The 2016 Best Dissertation Award was presented to Smadar Cohen-Chen (Northwestern University) for her dissertation on “Hope and Change in Intractable Conflict: Inducing Conciliatory Attitudes Through Intergroup Emotion”. Dr. Cohen-Chen is current a Visiting Assistant Professor of Management & Organizations and a Post-Doctoral Fellow at the Kellogg School of Management (Northwestern).
Eun Bin Chung received honorable mention for the 2016 Best Dissertation Award for her work, “Overcoming the History Problem: Group-Affirmation in International Relations.” (Ohio State University). Dr. Chung is currently an Assistant Professor of Political Science at the University of Utah.
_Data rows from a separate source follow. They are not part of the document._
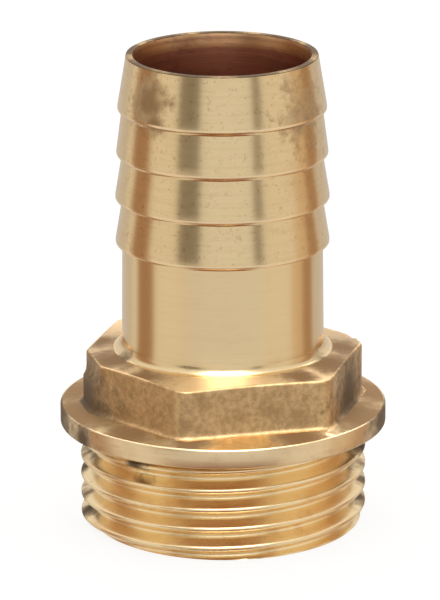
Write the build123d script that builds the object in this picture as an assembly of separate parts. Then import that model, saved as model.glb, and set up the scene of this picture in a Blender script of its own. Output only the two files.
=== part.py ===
from build123d import *
import os
from math import ceil, cos, radians, tan

# Hose barb tail: one brass body, hot forged, turned and threaded.
# +Z runs up the bore, from the threaded end to the hose end. The origin is the centre of the
# threaded end face, and two flats of the hexagon face -Y and +Y. Sizes are in millimetres.

# Bore, straight through the body
bore_d = 20.0

# Threaded end: G 1 parallel pipe thread, right-handed, with sharp roots between flat crests
thread_d = 33.25
thread_pitch = 2.309
thread_angle = 55.0
thread_crest = 0.385
thread_length = 11.3
thread_end_chamfer = 0.9
# Where the groove starts, and the height of its middle there above the end face
thread_start_angle = 37.0
thread_phase = 1.4
# Turns that the groove runs past each end, and how far it is cut past the crests
thread_run_out = 2
thread_overcut = 0.1
relief_width = 0.7
relief_depth = 1.875

# Spanner hexagon: forged flats, turned corners and top, and flash trimmed off the corners on X
hex_flats = 30.4
hex_corner_trim = 0.35
hex_flash_trim = 0.65
hex_height = 6.6
hex_top_angle = 5.0
hex_base_fillet = 0.5

# Collar that carries the sealing seat: it stands out past the hexagon's corners
collar_overhang = 1.75
collar_thickness = 2.3

# Shank between the hexagon and the barbs, with a foot that flares
shank_d = 23.2
shank_length = 12.75
foot_flare = 1.1
foot_height = 1.2

# Hose barbs, counted up from the shank: past the full ones, each steps down to lead the hose on
barb_count = 4
barb_full_count = 2
barb_pitch = 5.27
barb_land = 0.4
barb_height = 0.75
barb_lead_step = 0.16
barb_undercut = 0.15
nose_length = 6.35
rim_wall = 1.025

# Diameters that follow from the sizes above
relief_d = thread_d - 2 * relief_depth
hex_corners = hex_flats / cos(radians(30)) - 2 * hex_corner_trim
collar_d = hex_corners + 2 * collar_overhang
foot_d = shank_d + 2 * foot_flare
barb_root_d = shank_d - 2 * barb_undercut
barb_tip_d = shank_d + 2 * barb_height
rim_d = bore_d + 2 * rim_wall

# Heights that follow from the sizes above
seat_z = thread_length + relief_width
hex_base_z = seat_z + collar_thickness
hex_top_z = hex_base_z + hex_height
first_lip_z = hex_top_z + shank_length
total_length = first_lip_z + barb_pitch * (barb_count - 1) + nose_length

STAND = (Align.CENTER, Align.CENTER, Align.MIN)


def at(diameter, height):
    """A point of a turned profile, from its diameter and height."""
    return (diameter / 2, 0, height)


def rod(diameter, low, high):
    """A plain round bar on the bore axis between two heights."""
    return Pos(0, 0, low) * Cylinder(diameter / 2, high - low, align=STAND)


def barb_d(index):
    """Tip diameter of one barb."""
    return barb_tip_d - 2 * barb_lead_step * max(0, index - barb_full_count + 1)


def barb_points():
    """Outline of the barbs from the lowest lip up: each has a flat lip, a land and a cone."""
    points = []
    for index in range(barb_count):
        lip_z = first_lip_z + barb_pitch * index
        if index > 0:
            points.append(at(barb_root_d, lip_z))
        points.append(at(barb_d(index), lip_z))
        points.append(at(barb_d(index), lip_z + barb_land))
    return points


def turned_envelope():
    """All that the lathe leaves above the seat: collar, hexagon top, shank, barbs and rim."""
    facing_drop = (hex_corners - foot_d) / 2 * tan(radians(hex_top_angle))
    outline = Polyline(
        at(0, seat_z),
        at(collar_d, seat_z),
        at(collar_d, hex_base_z),
        at(hex_corners, hex_base_z),
        at(hex_corners, hex_top_z - facing_drop),
        at(foot_d, hex_top_z),
        at(shank_d, hex_top_z + foot_height),
        at(shank_d, first_lip_z),
        *barb_points(),
        at(rim_d, total_length),
        at(0, total_length),
        close=True,
    )
    return revolve(make_face(outline), Axis.Z)


def forged_blank():
    """The forging inside that envelope: a collar, a hexagon trimmed at its flash, and a barrel."""
    hexagon = RegularPolygon(hex_flats / 2, 6, major_radius=False)
    prism = Pos(0, 0, hex_base_z) * extrude(hexagon, hex_height)
    flash_width = hex_corners - 2 * hex_flash_trim
    trim = Pos(0, 0, hex_base_z) * Box(flash_width, hex_corners, hex_height, align=STAND)
    collar = rod(collar_d, seat_z, hex_base_z)
    barrel = rod(max(foot_d, barb_tip_d), seat_z, total_length)
    return collar + (prism & trim) + barrel


def upper_body():
    """Collar, hexagon, shank and barbs, with the forging's fillet round the hexagon's base."""
    body = forged_blank() & turned_envelope()
    base = body.edges().filter_by_position(Axis.Z, hex_base_z, hex_base_z)
    return fillet(base.filter_by(lambda edge: edge.bounding_box().size.X < hex_corners), hex_base_fillet)


def thread_groove():
    """The V between two crests, swept up a right-hand helix that passes both ends of the thread."""
    slope = tan(radians(thread_angle / 2))
    half_mouth = (thread_pitch - thread_crest) / 2
    root_r = thread_d / 2 - half_mouth / slope
    mouth_r = thread_d / 2 + thread_overcut
    half_cutter = half_mouth + thread_overcut * slope
    start_z = thread_phase - thread_run_out * thread_pitch
    section = make_face(
        Polyline(
            (root_r, 0, start_z),
            (mouth_r, 0, start_z + half_cutter),
            (mouth_r, 0, start_z - half_cutter),
            close=True,
        )
    )
    turns = ceil(thread_length / thread_pitch) + 2 * thread_run_out
    path = Pos(0, 0, start_z) * Helix(thread_pitch, turns * thread_pitch, thread_d / 2)
    return Rot(0, 0, thread_start_angle) * sweep(section, path=path, is_frenet=True)


def threaded_stud():
    """The threaded end: a long bar with the groove in it, trimmed to its chamfered length."""
    spare = 2 * thread_run_out * thread_pitch
    bar = rod(thread_d, -spare, thread_length + spare)
    blank = Polyline(
        at(0, 0),
        at(thread_d - 2 * thread_end_chamfer, 0),
        at(thread_d, thread_end_chamfer),
        at(thread_d, thread_length),
        at(0, thread_length),
        close=True,
    )
    return (bar - thread_groove()) & revolve(make_face(blank), Axis.Z)


def hose_tail():
    """The whole body, in the order in which it is made."""
    relief = rod(relief_d, 0, seat_z)
    bore = rod(bore_d, 0, total_length)
    return upper_body() + relief + threaded_stud() - bore


os.makedirs("parts", exist_ok=True)
export_step(hose_tail(), "parts/hose_tail.step")
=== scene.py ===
"""A brass hose barb tail on a white table, laid out as an add-on and run as a script."""

from math import cos, pi, radians, sin, tan

import bpy
import numpy as np
from bpy.props import FloatProperty, FloatVectorProperty, IntProperty, PointerProperty
from mathutils import Matrix, Vector


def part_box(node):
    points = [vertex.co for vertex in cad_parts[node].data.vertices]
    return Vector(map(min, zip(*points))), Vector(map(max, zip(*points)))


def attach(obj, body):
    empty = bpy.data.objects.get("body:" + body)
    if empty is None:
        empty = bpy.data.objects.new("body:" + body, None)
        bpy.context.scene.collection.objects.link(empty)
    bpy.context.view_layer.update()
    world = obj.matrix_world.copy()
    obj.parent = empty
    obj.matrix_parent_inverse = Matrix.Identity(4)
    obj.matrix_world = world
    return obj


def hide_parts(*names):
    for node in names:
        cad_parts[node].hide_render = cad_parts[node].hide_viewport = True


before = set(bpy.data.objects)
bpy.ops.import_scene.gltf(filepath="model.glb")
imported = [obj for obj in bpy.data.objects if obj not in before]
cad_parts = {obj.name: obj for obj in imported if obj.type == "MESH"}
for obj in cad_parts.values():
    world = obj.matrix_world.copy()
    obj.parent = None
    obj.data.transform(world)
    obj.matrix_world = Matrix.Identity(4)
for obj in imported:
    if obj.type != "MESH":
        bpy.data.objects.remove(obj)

bl_info = {
    "name": "Hose barb tail",
    "version": (1, 0, 0),
    "blender": (4, 5, 0),
    "location": "3D View > Sidebar > Hose Tail",
    "description": "Builds the dressed brass hose tail, its white table and its studio",
    "category": "Add Mesh",
}

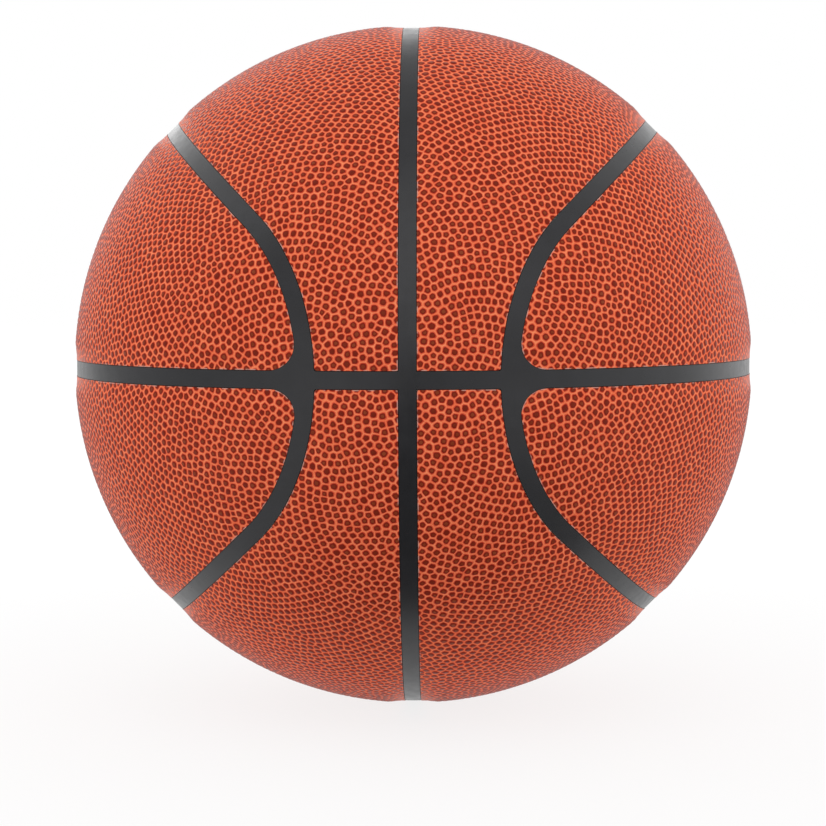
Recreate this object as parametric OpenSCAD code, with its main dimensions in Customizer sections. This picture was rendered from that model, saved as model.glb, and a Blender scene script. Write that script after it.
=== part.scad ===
// A full-size basketball: eight cover panels on foam backings, a rubber carcass whose ribs fill the
// seams, a wound nylon layer, a bladder, and a valve in the seams at the back of the ball.
// The origin is the centre of the ball, +Z is up, +X is to the right and -Y is the front.
// Every seam lies on a circle round the centre: an upright one and a level one that cross at the
// front and the back, and on each side an oval of two long arcs and two round ends that run on
// into each other.

/* [Ball] */
// Radius over the crests of the cover panels
ball_r = 121; // [114:0.5:125]
// Width of the black strip between two panels
seam_w = 5.4; // [4:0.1:6.4]
// Angle at which an oval's long arcs stand above and below the level seam
oval_tilt = 45; // [42:1:50]
// Angle from the side of the ball to the middle of an oval's round end
cap_lead = 45; // [40:1:50]

/* [Cover panels] */
// Thickness of a cover panel at its crest
cover_t = 1.5; // [1.3:0.1:2]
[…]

The 2016 Roberta Sigel Award for the best paper by Early Career Scholars only presented at the 2015 annual meeting was conferred to Rebecca Schiel (University of Central Florida) and Gary Smith (University of Central Florida) for their paper “Leadership Psychology and Regime Repressive Behavior: Using Leadership Trait Analysis to Determine Leadership Characteristics Associated with Regime Use of Repression.”
The 2016 Roberta Sigel Award for the best paper with an Early Career Scholar as first author presented at the 2015 annual meeting was conferred to Rezarta Bilali (New York University) “Promoting Social Change and Conflict Reduction by Modeling Collective Action through Media in the Ongoing Conflict in the DRC” (co-authored by Johanna Ray Vollhardt and J. P. Rarick).